YOUR GOAL: Restate word for word the lines of the data below, from the first through the one that has "point = shown.matrix_world".

DATA SECTION:
——

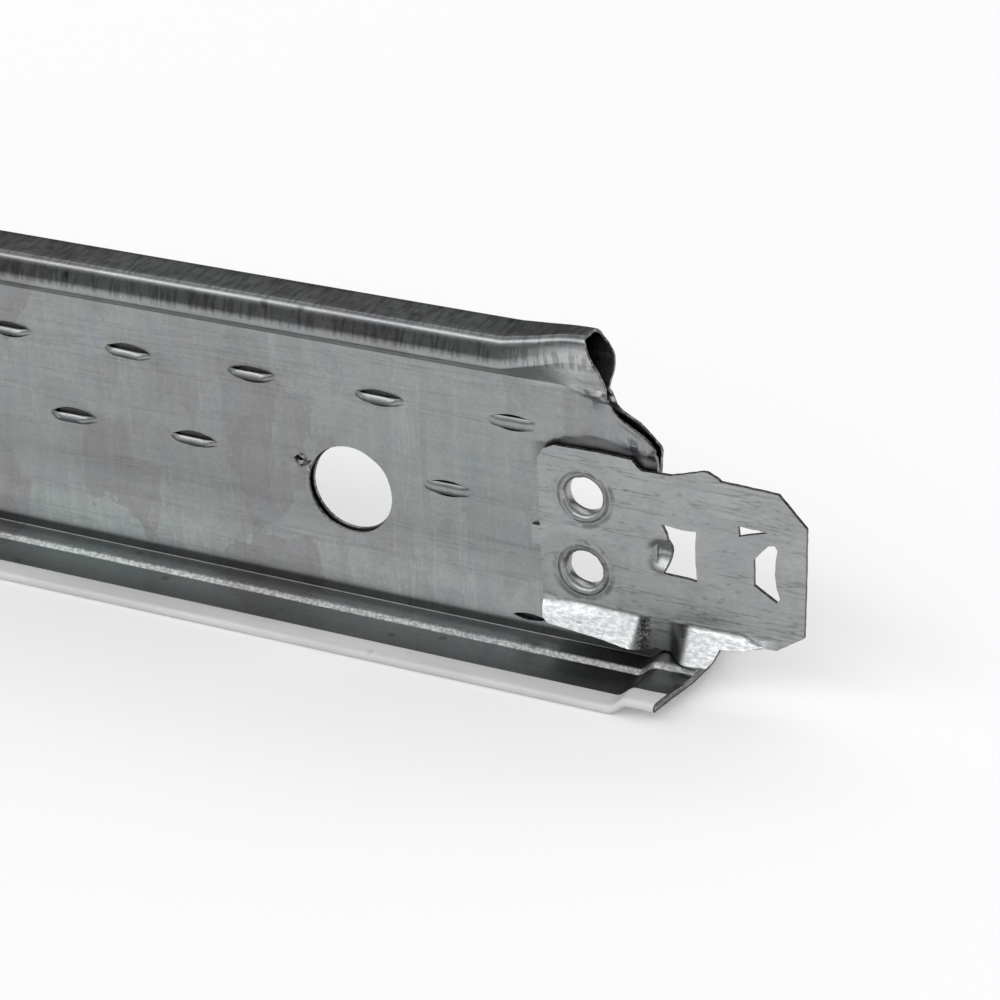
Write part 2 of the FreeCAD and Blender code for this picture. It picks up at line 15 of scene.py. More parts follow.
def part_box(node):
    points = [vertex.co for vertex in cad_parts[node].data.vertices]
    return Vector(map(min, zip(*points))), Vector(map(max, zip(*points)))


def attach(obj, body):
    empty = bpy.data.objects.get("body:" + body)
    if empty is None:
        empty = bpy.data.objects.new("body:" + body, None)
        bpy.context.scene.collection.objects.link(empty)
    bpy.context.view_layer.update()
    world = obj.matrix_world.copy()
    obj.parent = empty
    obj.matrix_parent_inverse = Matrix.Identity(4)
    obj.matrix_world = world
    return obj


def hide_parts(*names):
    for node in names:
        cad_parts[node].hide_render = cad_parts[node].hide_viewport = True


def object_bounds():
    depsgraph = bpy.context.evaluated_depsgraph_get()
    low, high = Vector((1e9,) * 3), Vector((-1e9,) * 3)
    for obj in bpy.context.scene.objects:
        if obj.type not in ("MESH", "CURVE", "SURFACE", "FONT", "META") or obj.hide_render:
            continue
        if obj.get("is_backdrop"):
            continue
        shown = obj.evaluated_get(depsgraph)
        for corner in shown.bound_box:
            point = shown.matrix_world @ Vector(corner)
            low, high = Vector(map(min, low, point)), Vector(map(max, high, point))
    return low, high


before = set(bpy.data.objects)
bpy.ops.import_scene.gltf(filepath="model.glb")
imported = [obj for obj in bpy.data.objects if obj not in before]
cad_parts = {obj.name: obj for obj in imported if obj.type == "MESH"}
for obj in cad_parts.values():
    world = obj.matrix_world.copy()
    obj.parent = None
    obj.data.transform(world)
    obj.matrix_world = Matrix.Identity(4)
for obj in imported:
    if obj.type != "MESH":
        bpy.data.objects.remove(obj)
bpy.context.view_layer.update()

——

SOLUTION FOR THIS TASK:
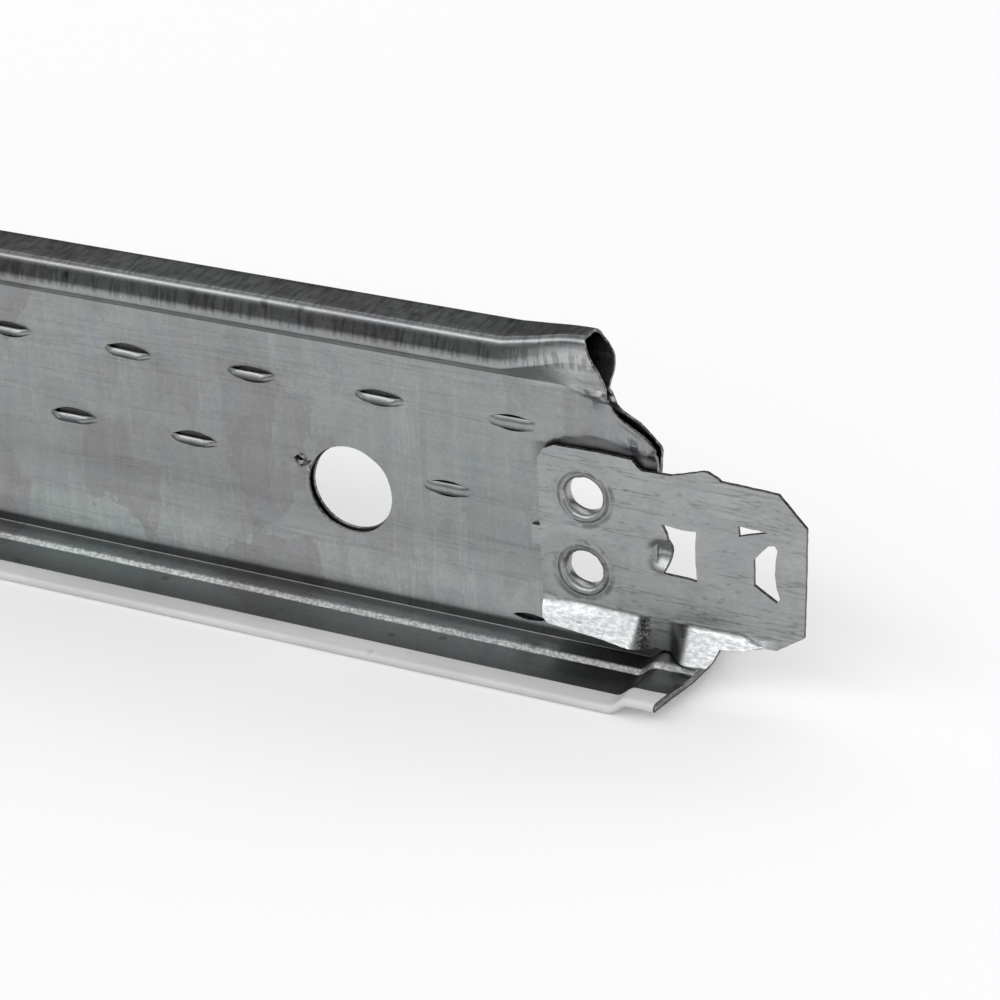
Write part 2 of the FreeCAD and Blender code for this picture. It picks up at line 15 of scene.py. More parts follow.
def part_box(node):
    points = [vertex.co for vertex in cad_parts[node].data.vertices]
    return Vector(map(min, zip(*points))), Vector(map(max, zip(*points)))


def attach(obj, body):
    empty = bpy.data.objects.get("body:" + body)
    if empty is None:
        empty = bpy.data.objects.new("body:" + body, None)
        bpy.context.scene.collection.objects.link(empty)
    bpy.context.view_layer.update()
    world = obj.matrix_world.copy()
    obj.parent = empty
    obj.matrix_parent_inverse = Matrix.Identity(4)
    obj.matrix_world = world
    return obj


def hide_parts(*names):
    for node in names:
        cad_parts[node].hide_render = cad_parts[node].hide_viewport = True


def object_bounds():
    depsgraph = bpy.context.evaluated_depsgraph_get()
    low, high = Vector((1e9,) * 3), Vector((-1e9,) * 3)
    for obj in bpy.context.scene.objects:
        if obj.type not in ("MESH", "CURVE", "SURFACE", "FONT", "META") or obj.hide_render:
            continue
        if obj.get("is_backdrop"):
            continue
        shown = obj.evaluated_get(depsgraph)
        for corner in shown.bound_box:
            point = shown.matrix_world @ Vector(corner)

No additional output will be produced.